A future without a focus
Almost six months have passed since Jen and Sam died. Summer is gone and a new season begins, a mean season for this family. Back-to-school, Halloween, Thanksgiving and Christmas. Holidays and milestones that are now just reminders of the void left by Sam and Jen's death.
"I wake up these mornings thinking I need to pack lunches," Laura said. "Then I remember that they are gone."
Laura spent the spring and summer in a haze, but it has lifted now and the pain is keener every day. She is ambushed constantly by reminders of her children. Fingerprints on the woodwork, pencil marks on the wall. The way she automatically reaches for Sam, her snuggler, each morning as she wakes.
Last week she made a trip to the children's classrooms at Harford Christian School to collect their school journals. Sam's last entry, dated the day before they left for Tilghman, reads: "I love my mommy."
"Every day, it gets worse," she said. "Every day is April 15 for me. Every day I wake up, and they are gone."
Laura looks composed and lovely these days. Her dark hair is combed in thick, smooth curls around a face that does not show the signs of haggard grief, though her shy smile often quivers with the start of tears that flow so easily these days.
She and John are divorcing. The distance between them in the pew at the funeral had been there before the death of the children and is now complete. They have not spoken since May. "Now it is just Jen and Sam and me in the house," Laura said.
The house in Bel Air has been painted, the carpets cleaned, the furniture changed, in an attempt at a fresh start. The belongings have been removed from Sam and Jen's bedrooms and placed in storage. Laura is uncertain if she will ever find the strength to see her children's things again. She converted one of their rooms to a sewing room, where she makes curtains and draperies for her sisters' new homes and clothes for herself as she approaches her single-girl dress size again.
"I think I want to marry again someday," she said. "I want to have children again. I need someone to care for. I feel lost."
Laura said she may return to nursing soon, but her vision of her future is unformed, still to be written. While she waits for it to unfold, she sees a counselor once a week.
"No one can say anything that can make me feel better," she said. "But I trust God. I believe he will help me."
Susan, a 38-year-old lawyer, has suspended her legal career to spend her time ministering to her husband, her sisters and her parents, touching each with her soft voice several times a day. She sees to it that Laura is rarely alone, planning little excursions and inviting her to stay with her and Paul.
"We spend a lot of time together," Paul said. "We have a good relationship. We have always clicked."
But Laura feels as though she casts a pall on her family with her very presence. "They cry every time they see me cry, and I know they are already crying on their own," she said.
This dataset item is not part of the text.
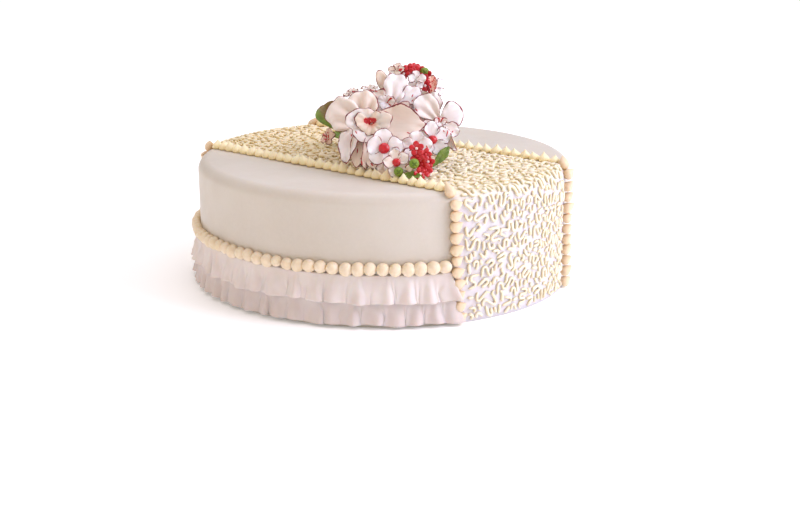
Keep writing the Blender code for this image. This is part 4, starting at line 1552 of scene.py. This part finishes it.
# %% Small petals behind the front flowers
placed = 0
while placed < BEHIND_FRONT:
    y = rng.uniform(-84, -26)
    reach = (y + 84) / 58
    x = 10 - 6 * reach + rng.uniform(-1, 1) * (9 + 19 * reach)
    root = Vector((x, y, rng.uniform(1.5, 4 + 30 * reach)))
    side = math.copysign(1, x - 8)
    lean = Vector((0.6 * side, rng.uniform(-0.3, 0.8), rng.uniform(0.3, 1.1))).normalized()
    length = rng.uniform(8.5, 12.5)
    tip = root + lean * length
    if tip.z > 11 + 31 * reach:  # above the flowers in front of it
        continue
    placed += 1
    facing_way = (rng.uniform(-45, 45) + (0 if side > 0 else 180), rng.uniform(0, 55))
    made = petal(
        length, rng.uniform(4.5, 6.5), cup=0.3, bend=-0.4, ruffle=1.0, waves=4, base=0.4,
        tint=0.2 + 0.7 * rng.random(), seed=placed * 1.7, cells=9, paint=0.6 if y < -70 else 1,
    )
    add_shape(shape, made, between(root, tip, facing_way, -0.4))
print(placed, "small petals")

# %% Four petals where a gap would show
for root, tip, half_width, form in (
    ((33.6, -13, 45), (34, -9, 57.4), 3.6, dict(flush=0.62, tint=0.9)),
    ((26, -19, 39), (28.6, -23, 48.5), 5, dict(tint=0.6)),
    ((33, -20, 38), (35, -24, 46.5), 5, dict(tint=0.8)),
    ((14, -93, 7.5), (19, -97, 10.5), 2.6, dict(tint=0.9)),
):
    length = (Vector(tip) - Vector(root)).length
    made = petal(length, half_width, cup=0.4, ruffle=0.5, base=0.5, seed=length, cells=12, **form)
    add_shape(shape, made, between(root, tip, (-88, 12)))
new_flower(shape, "filling_petals", petal_paste, [], 0.8)

# %% [markdown]
# ## Touches of red paint
# Some petals carry small strokes of a fine brush. Each stroke is laid over the spray as a line of
# points, and a ray from the front finds the petal under each point. Where the petal under it
# changes, the stroke breaks off, as a real one would. Paint stands a little proud of the paste, so
# the strokes are thin piped lines, sunk in until only their backs show.

# %% Where the strokes lie
# Lines of (x, z) in the spray's frame, in mm.
TOUCHES = (
    ((19.5, 51.5), (18.5, 49.5)),
    ((19.5, 48), (18.5, 46.5)),
    ((18, 45.5), (18, 43.5)),
    ((21, 42), (22.5, 40)),
    ((37, 34.5), (36.5, 32.5)),
    ((39, 35), (38, 32.5)),
    ((-19, 27), (-18, 25)),
    ((-22, 25), (-21.5, 23)),
    ((-41, 25), (-38, 23), (-39.5, 19.5)),
    ((-37.5, 26.5), (-37, 23.5), (-37, 20.5)),
    ((-40.5, 21.5), (-38, 21)),
    ((15.5, 26), (17.5, 25)),
    ((25, 27.5), (27.5, 26.5), (29, 24.5)),
    ((43, 27.5), (42, 23)),
    ((40, 27.5), (40.5, 26)),
    ((44.5, 24.5), (46.5, 27)),
    ((28.5, 17), (30, 14)),
    ((-17.5, 15), (-18, 11.5)),
    ((-15.5, 8.5), (-14.5, 3.5)),
    ((-9, 5), (-7, 3)),
    ((-21.5, 53.5), (-18.5, 53)),
    ((-9, 54.5), (-7, 54), (-4, 53)),
)
print(len(TOUCHES), "strokes are laid")

# %% Finding the petal under a stroke
EYE = camera.matrix_world.translation.copy()
BREAK = 1.3 * MM  # a jump this long ends a stroke
STROKE = 0.36  # a stroke's half width, as a share of a piped line's


def petal_under(graph, x, z):
    """The nearest point of the flowers on a line from the front through a place over the spray,
    a tenth of a millimetre in."""
    sight = (SPRAY_MM @ Vector((x, -60, z)) - EYE).normalized()
    found = []
    for flower in flowers:
        met, at, _, _ = flower.ray_cast(EYE, sight, depsgraph=graph)
        if met:
            found.append(((at - EYE).length, at))
    return min(found, key=lambda hit: hit[0])[1] + sight * 0.1 * MM if found else None


print("rays start", round(EYE.length, 3), "m from the cake's foot")

# %% Painting the strokes
bpy.context.view_layer.update()
graph = bpy.context.evaluated_depsgraph_get()
unbroken = []
for touch in TOUCHES:
    run = []
    for (x, z), (far_x, far_z) in zip(touch, touch[1:]):
        steps = max(2, round(math.hypot(far_x - x, far_z - z) / 0.5))
        for step in range(steps + 1):
            share = step / steps
            at = petal_under(graph, x + (far_x - x) * share, z + (far_z - z) * share)
            if at is None or (run and (at - run[-1]).length > BREAK):
                unbroken.append(run)
                run = []
            if at is not None and (not run or (at - run[-1]).length > 0.1 * MM):
                run.append(at)
    unbroken.append(run)
laid = []
for run in unbroken:
    if len(run) < 3:  # too short to show
        continue
    swell = [math.sin(math.pi * index / (len(run) - 1)) ** 0.5 for index in range(len(run))]
    laid.append([(at, STROKE * (0.5 + full * 0.7)) for at, full in zip(run, swell)])
shape = new_icing()
shape.from_mesh(piped_lines("red_touches", laid))
new_piece(shape, "red_touches", red_icing, [])
print(len(laid), "strokes of paint")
Sam and Jen were the center of life for this family. Its focus, its joy. When they died, they took the future of everyone with them. Those left behind must fashion some new future now, some way to pass the time until the reunion their faith promises them.
"I want to feel them hug me again," Laura said. "I want to hear their voices."
She has told Susan more than once that she would like to buy an airline ticket and fly away to some place where there are no memories. But she doesn't know where that would be.